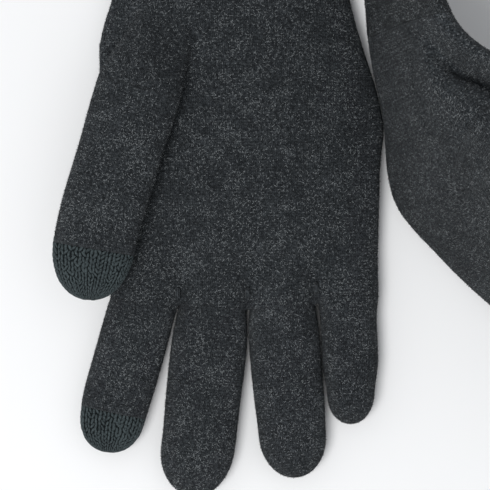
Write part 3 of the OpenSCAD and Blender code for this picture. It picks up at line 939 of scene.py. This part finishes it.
def makeCuff(side):
    plan = cuffPlan
    around = plan["around"]
    rows = np.linspace(edgeB + plan["pastEdge"], wristB - plan["tuck"], plan["rows"])
    insets = plan["inset"] + plan["tuckIn"] * smooth((wristB + plan["tuckFrom"] - rows) / plan["tuckOver"])
    rings = [cuffRing(b, inset, around) for b, inset in zip(rows, insets)]
    local = np.concatenate(rings)
    world = place(side, local)
    tube = skin(f"{side}CuffTube", list(world.reshape(len(rows), around, 3)), closed=False)
    centre = np.repeat(world.reshape(len(rows), around, 3).mean(1), around, 0)
    tube.data.update()
    if ((world - centre) * normalsOf(tube)).sum() < 0:
        tube.data.flip_normals()
    pointValues(tube, "turnShare", np.tile(np.arange(around) / around, len(rows)))
    ribShare = smooth((rows - wristB - plan["ribsFrom"]) / plan["ribsGrow"])
    pointValues(tube, "ribShare", np.repeat(ribShare, around))
    knitMap(tube, backAndForth(around, len(rows)) * plan["ribs"] * 2,
            np.repeat(rows, around) / knit["course"])
    ribbed = grown(tube, ribTree, {"Ribs": plan["ribs"], "Depth": plan["ribDepth"] * mm,
                                   "Material": materials["ribKnit"]}, f"{side}CuffRibs")
    dropped(tube)
    fade = fuzzPlan["seamFade"]
    brushed = mix(1, plan["ribFuzz"], ribShare) * smooth((rows - wristB + fade) / fade)
    pointValues(ribbed, "fuzz", offFloor(coords(ribbed)) * np.repeat(brushed, around))
    fuzz = fuzzOn(ribbed, f"{side}CuffFuzz")
    ribbed = applied(ribbed, "SOLIDIFY", thickness=plan["wall"] * mm, offset=-1)
    finish(ribbed, "ribKnit", "rib_knit", f"{side}_cuff")
    for thing in (ribbed, fuzz):
        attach(thing, f"{side}_glove")


def sweptBand(name, side, b0, b1, plan):  # a rounded band round the cuff
    around, rim, thick, corner = plan["around"], plan["rim"], plan["thick"], 0.75
    rows = []
    for angle in np.linspace(0, 2 * math.pi, rim, endpoint=False):
        b = (b0 + b1) / 2 + (b1 - b0) / 2 * power(math.cos(angle), corner)
        depth = plan["inset"] + thick / 2 - thick / 2 * power(math.sin(angle), corner)
        rows.append(cuffRing(b, depth, around))
    points = place(side, np.concatenate(rows))
    faces = [(j * around + i, j * around + (i + 1) % around,
              ((j + 1) % rim) * around + (i + 1) % around, ((j + 1) % rim) * around + i)
             for j in range(rim) for i in range(around)]
    band = meshFrom(name, points, faces)
    pointedOut(band)
    knitMap(band, backAndForth(around, rim) * knit["bandWales"], np.repeat(np.arange(rim), around) / 3)
    return band


def makeEdge(side):
    plan = {"inset": 0.2, "thick": 2.2, "around": 200, "rim": 14,
            "stitches": 118, "rowIn": 1.0, "stitchFit": (1.55, 1.5, 1.2)}
    band = sweptBand(f"{side}CuffEdge", side, edgeB, mouthB, plan)
    finish(band, "ribKnit", "rib_knit", f"{side}_cuff_edge")
    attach(band, f"{side}_glove")
    seats, up, along = [], [], []
    for b in (edgeB + plan["rowIn"], mouthB - plan["rowIn"]):
        ring = place(side, cuffRing(b, plan["inset"], plan["stitches"]))
        ahead = place(side, cuffRing(b - 1, plan["inset"], plan["stitches"])) - ring
        out = ring - ring.mean(0)
        across = np.roll(ring, -1, 0) - np.roll(ring, 1, 0)
        normal = np.cross(across, ahead)
        normal *= np.sign((normal * out).sum(1, keepdims=True))
        seats.append(ring)
        up.append(normal / np.linalg.norm(normal, axis=1, keepdims=True))
        along.append(ahead / np.linalg.norm(ahead, axis=1, keepdims=True))
    seats, up, along = map(np.concatenate, (seats, up, along))
    fit = np.tile(np.array(plan["stitchFit"]) * mm, (len(seats), 1))
    stitches = seated(f"{side}CuffEdgeStitches", seats, up, along, fit, materials["ribKnit"])
    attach(stitches, f"{side}_glove")


def makeElastic(side):
    low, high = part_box("right_cuff_elastic")
    plan = {"inset": 2.2, "thick": 0.8, "around": 160, "rim": 10}
    band = sweptBand(f"{side}CuffElastic", side, low.y / mm, high.y / mm, plan)
    finish(band, "elasticYarn", "elastic_yarn", f"{side}_cuff_elastic")
    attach(band, f"{side}_glove")


def makeLabel(side):  # a blank tape folded in half, its fold towards the hand
    low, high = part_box("right_care_label")
    b0, b1 = low.y / mm, high.y / mm
    plan = {"tape": 0.22, "gape": 0.45, "curl": 0.1, "lift": 0.12, "foldRoom": 0.4, "foldDepth": 0.3,
            "rows": 24, "foldRows": 9, "columns": 16, "weave": (0.4, 0.6)}
    under = low.z / mm + plan["lift"]
    leaf = [(b1 - (b1 - b0 - plan["foldRoom"]) * t, under + plan["curl"] * t * t)
            for t in np.linspace(0, 1, plan["rows"])]
    fold = [(b0 + plan["foldRoom"] - plan["foldDepth"] * math.cos(q),
             under + plan["curl"] + plan["gape"] / 2 * (1 + math.sin(q)))
            for q in np.linspace(-math.pi / 2, math.pi / 2, plan["foldRows"])[1:-1]]
    path = leaf + fold + [(b, c + plan["gape"]) for b, c in reversed(leaf)]
    wide = plan["columns"]
    points = np.array([(a, b, c) for b, c in path for a in np.linspace(-high.x / mm, -low.x / mm, wide)])
    faces = [(j * wide + i, j * wide + i + 1, (j + 1) * wide + i + 1, (j + 1) * wide + i)
             for j in range(len(path) - 1) for i in range(wide - 1)]
    tape = meshFrom(f"{side}CareLabel", place(side, points), faces)
    knitMap(tape, points[:, 0] / plan["weave"][0], np.repeat(np.arange(len(path)), wide) / plan["weave"][1])
    tape = applied(tape, "SOLIDIFY", thickness=plan["tape"] * mm, offset=0)
    finish(tape, "labelTape", "label_tape", f"{side}_care_label")
    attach(tape, f"{side}_glove")


for side in ("right", "left"):
    makeHand(side)
    print(side, "hand")
    makeBridges(side)
    for finger in fingers:
        makeStall(side, finger)
        if fingers[finger]["tipLength"]:
            makeTouchTip(side, finger)
    print(side, "stalls")
    makeCuff(side)
    makeEdge(side)
    makeElastic(side)
    makeLabel(side)
    print(side, "cuff")
dropped(strand)
dropped(stitch)


studio = {"floorSize": 6.0, "floorTone": 0.86, "lightSize": 0.7, "lightHeight": 1.3, "lightPower": 12.5,
          "lightOffset": (-0.35, -0.4), "worldStrength": 0.6, "fillTone": (0.95, 0.97, 1.0)}


def makeFloor():
    half = studio["floorSize"] / 2
    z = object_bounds()[0].z - 0.0001
    floor = meshFrom("floor", [(-half, -half, z), (half, -half, z), (half, half, z), (-half, half, z)],
                     [(0, 1, 2, 3)])
    material = bpy.data.materials.new("paleFloor")
    material.use_nodes = True
    surface = material.node_tree.nodes["Principled BSDF"]
    tone = studio["floorTone"]
    surface.inputs["Base Color"].default_value = (tone, tone, tone, 1)
    surface.inputs["Roughness"].default_value = 0.9
    floor.data.materials.append(material)


def makeLight():
    lamp = bpy.data.lights.new("softLight", "AREA")
    lamp.shape = "DISK"
    lamp.size = studio["lightSize"]
    lamp.energy = studio["lightPower"]
    thing = bpy.data.objects.new("softLight", lamp)
    x, y = studio["lightOffset"]
    thing.location = (x, y, studio["lightHeight"])
    thing.rotation_euler = (Vector((0, 0, 0)) - thing.location).to_track_quat("-Z", "Y").to_euler()
    bpy.context.scene.collection.objects.link(thing)
    world = bpy.data.worlds.new("paleRoom")
    bpy.context.scene.world = world
    world.use_nodes = True
    sky = world.node_tree.nodes["Background"]
    sky.inputs["Color"].default_value = (*studio["fillTone"], 1)
    sky.inputs["Strength"].default_value = studio["worldStrength"]


def makeCamera():
    plan = {"height": 1.0, "lens": 196.6, "ahead": 0.0234}
    camera = bpy.data.cameras.new("camera")
    camera.lens = plan["lens"]
    thing = bpy.data.objects.new("camera", camera)
    thing.location = (0, rootB * mm + plan["ahead"], plan["height"])
    bpy.context.scene.collection.objects.link(thing)
    bpy.context.scene.camera = thing


makeFloor()
makeLight()
makeCamera()
bpy.context.scene.view_settings.view_transform = "Standard"  # keeps the floor pale and the cloth's tones
print("studio ready")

▶ **What the task requires**: Search the data for the string "thing". List each line that has it.

▶ **Written answer**:
    for thing in (ribbed, fuzz):
        attach(thing, f"{side}_glove")
    thing = bpy.data.objects.new("softLight", lamp)
    thing.location = (x, y, studio["lightHeight"])
    thing.rotation_euler = (Vector((0, 0, 0)) - thing.location).to_track_quat("-Z", "Y").to_euler()
    bpy.context.scene.collection.objects.link(thing)
    thing = bpy.data.objects.new("camera", camera)
    thing.location = (0, rootB * mm + plan["ahead"], plan["height"])
    bpy.context.scene.collection.objects.link(thing)
    bpy.context.scene.camera = thing